Together, the articles that comprise this cluster emphasize the extent to which romance fiction in the twenty-first century has moved beyond national concerns and markets to become a truly transnational phenomenon. Around the globe, publishing concerns and subsidiaries select and translate Anglo-American works for local markets, often adapting texts to reflect regional norms and tastes. Accordingly, readers understand and evaluate these translations from their own cultural perspectives, expressing preferences that often differ from those of the “average” American romance fan Janice Radway first described in her influential 1984 study, Reading the Romance: Women, Patriarchy, and Popular Literature. Inspired by the success of Western romance fiction in their own local markets, writers in non-English-speaking regions do not merely imitate but more importantly domesticate the imported genre, as well as its many subgenres. In effect, these modifications produce new hybrids of Western generic norms and local literary and cultural tastes, as work by scholars such as Juliet Flesch, Annick Capelle, and Eva Hemmungs Wirtén [End Page 2] demonstrates. Moreover, mass-market English-language romance has developed its own response to this domestication to global tastes by diversifying and drawing on the genre’s increasingly transnational reach for inspiration. In addition to the use of wuxia cinema discussed by Kamblé in her contribution to this cluster, we would mention Sonali Dev’s novels drawing on Bollywood cinema as examples of this trend.
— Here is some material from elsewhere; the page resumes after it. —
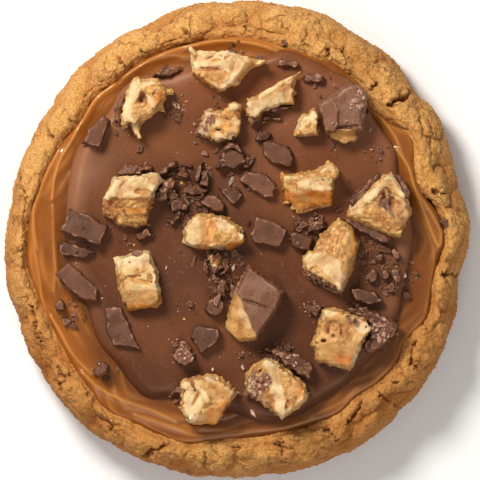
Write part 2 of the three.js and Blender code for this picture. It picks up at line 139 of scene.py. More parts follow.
# Ribbons of caramel that the knife left, by the points they pass: half width, height, points.
CARAMEL_RIBBONS = [
    (1.1, 0.9, [(-29.2, 36.9), (-33.1, 33.9), (-36.7, 28.4), (-38.4, 24.9), (-41.9, 18.8), (-43.1, 15),
                (-43.8, 9.8)]),
    (1.0, 0.7, [(-42.4, 21.4), (-45.2, 15.5), (-46.8, 11.9), (-48.2, 7.5), (-48, 2.4), (-47.3, -2)]),
    (1.2, 0.6, [(-48.4, 3), (-47.6, -4), (-46.6, -10), (-46, -15), (-44.6, -20)]),
    (1.0, 0.5, [(-43.6, 8), (-43.4, 0), (-43, -6), (-43.4, -12)]),
    (1.0, 0.6, [(-43.9, -18.2), (-41.6, -22.4), (-39.8, -25.7), (-37.2, -29), (-34.4, -31.6)]),
    (1.2, 0.7, [(-36.5, -31.5), (-31.8, -35.6), (-25.3, -38.6), (-20.6, -40.2), (-14.5, -42.9)]),
    (1.1, 0.6, [(-24, -41.5), (-17.4, -43.6), (-10, -46.3), (-5.1, -46.4), (0, -45.2)]),
    (1.0, 0.35, [(-12.9, -44), (-5.1, -45), (5.2, -45.2), (13, -44.3), (19.9, -42.1)]),
    (1.2, 0.45, [(17.5, -42), (25.2, -38.3), (28.9, -35), (32.7, -33.4), (37.1, -29), (39.4, -24.4),
                 (44.6, -18.2)]),
    (1.2, 0.45, [(44.8, -17.3), (46.2, -9.5), (46.8, -3.1), (44.8, 3.4), (43.4, 8.6)]),
    (1.3, 1.0, [(38.1, 21.4), (40.7, 17.5), (42.3, 12.4), (44.4, 7), (46.7, 0.8), (48.3, -1.4), (48.6, 2)]),
    (1.1, 0.7, [(48.6, 2), (46.4, 6), (43.8, 10.4), (42.6, 15)]),
    (1.3, 0.8, [(30.9, 33.4), (35, 28.2), (37.8, 24.1), (39.9, 18.8)]),
    (1.2, 0.6, [(36.5, 27.4), (40.8, 24.6), (42.2, 20.6), (42.4, 16.4)]),
    (1.0, 0.7, [(-12, 46.6), (-5.1, 47.3), (0, 47.2), (5.2, 46.3), (9.6, 44.8)]),
    (1.0, 0.5, [(-2, 48), (2.6, 47.9), (7.8, 46.8), (11, 45.4)]),
    (1.1, 0.7, [(-27, 38.6), (-20.6, 42.7), (-16.7, 44.4), (-12.9, 45.8), (-9, 46.4)]),
]

# Candy: how much each kind of surface swells, and how broken it is.
ROUGHNESS = {
    "cream": (0.5, 0.34), "golden": (0.4, 0.85), "peach": (0.3, 0.22), "caramel": (0.25, 0.06),
    "chocolate": (0.1, 0.06), "crumble": (0.6, 1.2), "pit": (0.4, 0.9),
}


def oval(kind, zone, x, y, long, wide, turn, **size):
    return dict(kind=kind, zone=zone, x=x, y=y, long=long, wide=wide, turn=turn, **size)


def paint(zone, x, y, long, wide, turn):
    return oval("paint", zone, x, y, long, wide, turn)


def add(zone, x, y, long, wide, turn, lift):
    """A lobe whose top is `lift` above the chunk's own top plane."""
    return oval("add", zone, x, y, long, wide, turn, lift=lift)


def dig(zone, x, y, long, wide, turn, deep):
    return oval("dig", zone, x, y, long, wide, turn, deep=deep)


def face(zone, x, y, facing, slope):
    """A slanting face past a line through the place, falling `slope` for each millimetre in its direction."""
    return dict(kind="face", zone=zone, x=x, y=y, facing=facing, slope=slope)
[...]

One particularly productive aspect of the conference at Williams College is reflected only indirectly in this cluster of articles: the exchange that took place between academic researchers working in popular romance studies, publishing industry professionals, practicing romance writers, and journalists. Participants in “Reading for Pleasure” included representatives of Harlequin International (Patience Bloom), Bold Strokes Books (Len Barot/Radclyffe), and the website Smart Bitches, Trashy Books (Sarah Wendell), as well as the writers Sonali Dev, Eloisa James (Mary Bly, representing the Romance Writers of America), and Katy Regnery. Scholars at the conference all benefited from the opportunity to exchange ideas and experience intensively with this diverse group. The practical considerations of writing and publishing, as well as the industry’s distribution networks, all play powerful roles in shaping the ways in which English-language romance fiction reaches its different audiences, both domestic and international. The articles included in this cluster reflect this larger exchange of ideas and perspectives.
In addition to thanking the Journal of Popular Romance Studies, its executive editor Eric Selinger, and its Managing Editor Erin Young for publishing this cluster, we would like to express our profound gratitude to those who sponsored the original conference that brought us together. These include the Romance Writers of America and, at Williams College, The Oakley Center for the Humanities and Social Sciences; The Center for Foreign Languages, Literatures, and Cultures; the Departments of German and Russian, Romance Languages, and English; the Programs in Women’s, Gender, and Sexuality Studies and Leadership Studies; and the Michael Dively ’61 Lecture Committee for Human Sexuality and Diversity. We would also like to thank Professor Leyla Rouhi of Williams College for co-organizing “Reading for Pleasure” with us, as well as Lucy Green and Krista Birch for their invaluable logistical support. Without this support and the help of our sponsors, this special issue would not have come into being.
[1] For more information about the conference at Williams College, visit its website at http://sites.williams.edu/romance-fiction/. [End Page 3]
Works Cited
Capelle, Annick. “Harlequin Romances in Western Europe: The Cultural Interactions of Romance Literature.” European Readings of American Popular Culture, edited by John Dean and Jean-Paul Gabilliet. Greenwood Press, 1996, pp. 91-100.
Flesch, Juliet. From Australia with Love: A History of Modern Australian Popular Romance Novels. Curtin University Books, 2004.
Radway, Janice A. Reading the Romance: Women, Patriarchy, and Popular Literature, second edition. The University of North Carolina Press, 1991.
Wirtén, Eva Hemmungs. Global Infatuation: Explorations in Transnational Publishing and Texts. The Case of Harlequin Enterprises and Sweden. Elanders Gotab AB, 1998.